KDD2026

TimeDistill: Efficient Long-Term Time Series Forecasting with MLP via Cross-Architecture Distillation

Juntong Ni, Zewen Liu, Shiyu Wang, Ming Jin, Wei Jin

被引用 19 次

摘要

Transformer-based and CNN-based methods demonstrate strong performance in long-term time series forecasting. However, their high computational and storage requirements can hinder large-scale deployment. To address this limitation, we propose integrating lightweight MLP with advanced architectures using knowledge distillation (KD).
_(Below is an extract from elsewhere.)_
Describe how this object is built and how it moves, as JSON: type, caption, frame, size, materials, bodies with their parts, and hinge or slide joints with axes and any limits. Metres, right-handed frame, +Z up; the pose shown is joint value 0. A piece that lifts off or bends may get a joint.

Our preliminary study reveals different models can capture complementary patterns, particularly multi-scale and multiperiod patterns in the temporal and frequency domains. Based on this observation, we introduce TimeDistill, a cross-architecture KD framework that transfers these patterns from teacher models (e.g., Transformers, CNNs) to MLP. Additionally, we provide a theoretical analysis, demonstrating that our KD approach can be interpreted as a specialized form of mixup data augmentation. TimeDistill improves MLP performance by up to 18.6%, surpassing teacher models on eight datasets. It also achieves up to 7× faster inference and requires 130× fewer parameters. Furthermore, we conduct extensive evaluations to highlight the versatility and effectiveness of TimeDistill. The code is available at Github Code Repo. CCS Concepts • Information systems → Temporal data; • Mathematics of computing → Time series analysis; • Computing methodologies → Neural networks.